_Work required_
Locate the line that contains "write(name, chain_span(x0 +" and the line that contains "obj.matrix_world = world". Copy both of them exactly, together with every line between them, and no others.

Supplied data start

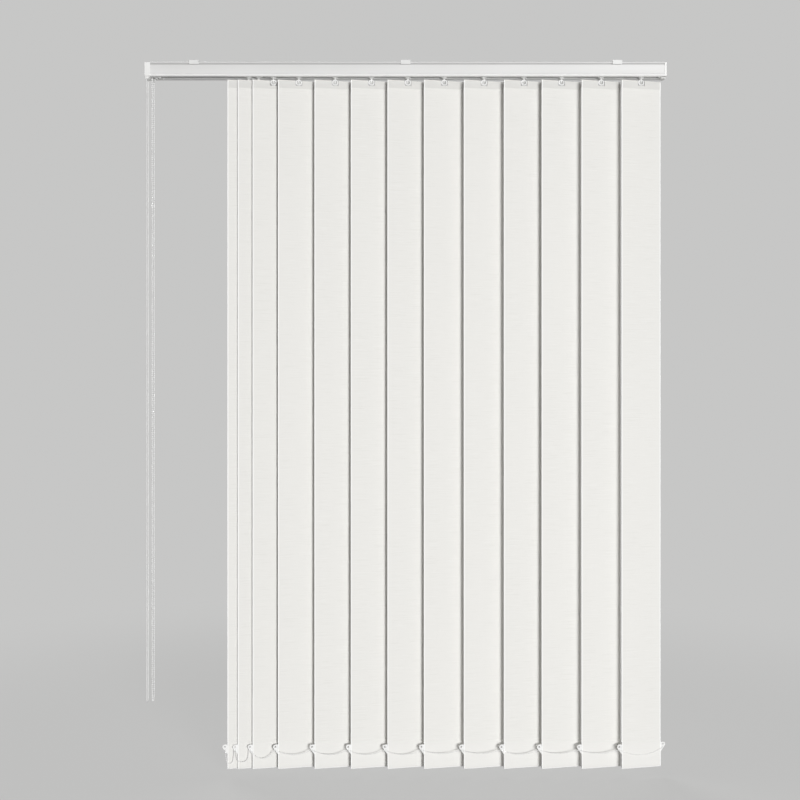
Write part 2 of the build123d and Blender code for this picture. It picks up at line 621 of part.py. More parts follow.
def truck_places():
    """The trucks' middles at rest: closer together where the rail is too short for the pitches."""
    nearest = RAIL_LEFT + PLUG_LENGTH + TRUCK_END_GAP + TRUCK_LENGTH / 2
    share = min(1.0, (LAST_TRUCK_X - nearest) / sum(TRUCK_PITCHES))
    places = [LAST_TRUCK_X]
    for pitch in reversed(TRUCK_PITCHES):
        places.insert(0, places[0] - share * pitch)
    return places


def write(name, solids):
    shape = Compound(children=list(solids)) if isinstance(solids, list) else solids
    export_step(shape, f"parts/{name}.step")


def main():
    os.makedirs("parts", exist_ok=True)
    write("headrail", headrail())
    write("control_housing", control_housing())
    write("return_cap", return_cap())
    write("fixing_clips", [fixing_clip(x) for x in (-CLIP_PITCH, 0.0, CLIP_PITCH)])
    write("tilt_rod", tilt_rod())
    write("chain_wheel", chain_wheel())
    write("draw_cord", draw_cord())
    write("control_chain", control_chain())
    places = truck_places()
    for number, x in enumerate(places, start=1):
        write(f"truck_{number:02d}", truck(number, x))
        turned = Pos(x, 0, 0) * Rot(0, 0, REST_TILT)
        pieces = [louvre_fabric(), stem(), hanger(), bottom_weight()]
        if number == TRUCK_COUNT:
            pieces.append(chain_tail())
        write(f"louvre_{number:02d}", [turned * piece for piece in pieces])
    for number, (x0, x1) in enumerate(zip(places, places[1:]), start=1):
        name = f"front_chain_{number:02d}"
        write(name, chain_span(x0 - EYE_X, x1 - EYE_X, -EYE_Y - LINK_OFFSET, name))
        name = f"back_chain_{number:02d}"
        write(name, chain_span(x0 + EYE_X, x1 + EYE_X, EYE_Y + LINK_OFFSET, name))
    write("front_chain_end", chain_end(places[-1] - EYE_X, -EYE_Y - LINK_OFFSET))
    write("back_chain_end", chain_end(places[-1] + EYE_X, EYE_Y + LINK_OFFSET))


main()
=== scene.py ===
import math

import bmesh
import bpy
from mathutils import Matrix, Vector


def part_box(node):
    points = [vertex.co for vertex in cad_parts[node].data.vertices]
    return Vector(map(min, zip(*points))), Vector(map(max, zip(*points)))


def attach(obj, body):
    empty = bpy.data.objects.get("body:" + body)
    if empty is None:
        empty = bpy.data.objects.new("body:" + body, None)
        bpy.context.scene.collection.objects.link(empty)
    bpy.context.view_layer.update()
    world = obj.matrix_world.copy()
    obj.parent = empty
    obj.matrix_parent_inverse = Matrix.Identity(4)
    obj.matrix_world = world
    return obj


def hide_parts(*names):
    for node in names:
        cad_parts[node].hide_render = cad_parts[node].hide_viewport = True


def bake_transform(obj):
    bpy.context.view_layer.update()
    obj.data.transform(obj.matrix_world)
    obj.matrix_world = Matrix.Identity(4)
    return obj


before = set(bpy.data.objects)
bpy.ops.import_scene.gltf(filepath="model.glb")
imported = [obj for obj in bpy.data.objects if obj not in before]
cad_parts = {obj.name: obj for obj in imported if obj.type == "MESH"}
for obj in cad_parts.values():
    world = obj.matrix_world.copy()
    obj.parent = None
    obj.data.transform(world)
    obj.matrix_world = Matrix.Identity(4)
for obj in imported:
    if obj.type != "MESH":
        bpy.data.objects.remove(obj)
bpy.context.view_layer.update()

# A vertical blind in metres: X along the headrail, the room side -Y, +Z up.
MM = 0.001

# The rail's corners in the frame, and how many louvres hang from it
rail_low, rail_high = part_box("headrail")
LAST_LOUVRE = 13
LOUVRE_NUMBERS = range(1, LAST_LOUVRE + 1)


def axis_x(number):
    """Where the stem of this louvre hangs along the rail."""
    low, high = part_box(f"louvre_{number:02d}")
    return (low.x + high.x) / 2


# Louvre sizes
LOUVRE_WIDTH = 89.0 * MM
LOUVRE_TOP = -38.6 * MM
LOUVRE_BOTTOM = -1496.6 * MM
REST_TILT = math.radians(13.5)
FABRIC = 0.5 * MM
TOP_POCKET = 17.0 * MM
BOTTOM_POCKET = 58.7 * MM
POCKET_TAPER = 1.5 * MM
POCKET_SHOULDER = 5.4 * MM
TOP_SHOULDER = 3.0 * MM
POCKET_GAP = 0.1 * MM
HEM = 3.0 * MM
NOTCH_WIDTH = 15.0 * MM
NOTCH_DEPTH = 10.7 * MM

# Hanger, hook and weight sizes
HANGER_THICKNESS = 1.0 * MM
HANGER_LENGTH = 85.0 * MM
WEIGHT_THICKNESS = 2.0 * MM
WEIGHT_LENGTH = 80.0 * MM
WEIGHT_HEIGHT = 46.0 * MM
WEIGHT_MARGIN = 6.4 * MM
EYE_REACH = 50.0 * MM
EYE_Z = LOUVRE_BOTTOM + 47.2 * MM
EYE_DISC = 5.0 * MM
EYE_HOLE = 1.5 * MM
EYE_FOOT = 16.1 * MM
EYE_THICKNESS = 1.6 * MM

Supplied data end

_The response_
        write(name, chain_span(x0 + EYE_X, x1 + EYE_X, EYE_Y + LINK_OFFSET, name))
    write("front_chain_end", chain_end(places[-1] - EYE_X, -EYE_Y - LINK_OFFSET))
    write("back_chain_end", chain_end(places[-1] + EYE_X, EYE_Y + LINK_OFFSET))


main()
=== scene.py ===
import math

import bmesh
import bpy
from mathutils import Matrix, Vector


def part_box(node):
    points = [vertex.co for vertex in cad_parts[node].data.vertices]
    return Vector(map(min, zip(*points))), Vector(map(max, zip(*points)))


def attach(obj, body):
    empty = bpy.data.objects.get("body:" + body)
    if empty is None:
        empty = bpy.data.objects.new("body:" + body, None)
        bpy.context.scene.collection.objects.link(empty)
    bpy.context.view_layer.update()
    world = obj.matrix_world.copy()
    obj.parent = empty
    obj.matrix_parent_inverse = Matrix.Identity(4)
    obj.matrix_world = world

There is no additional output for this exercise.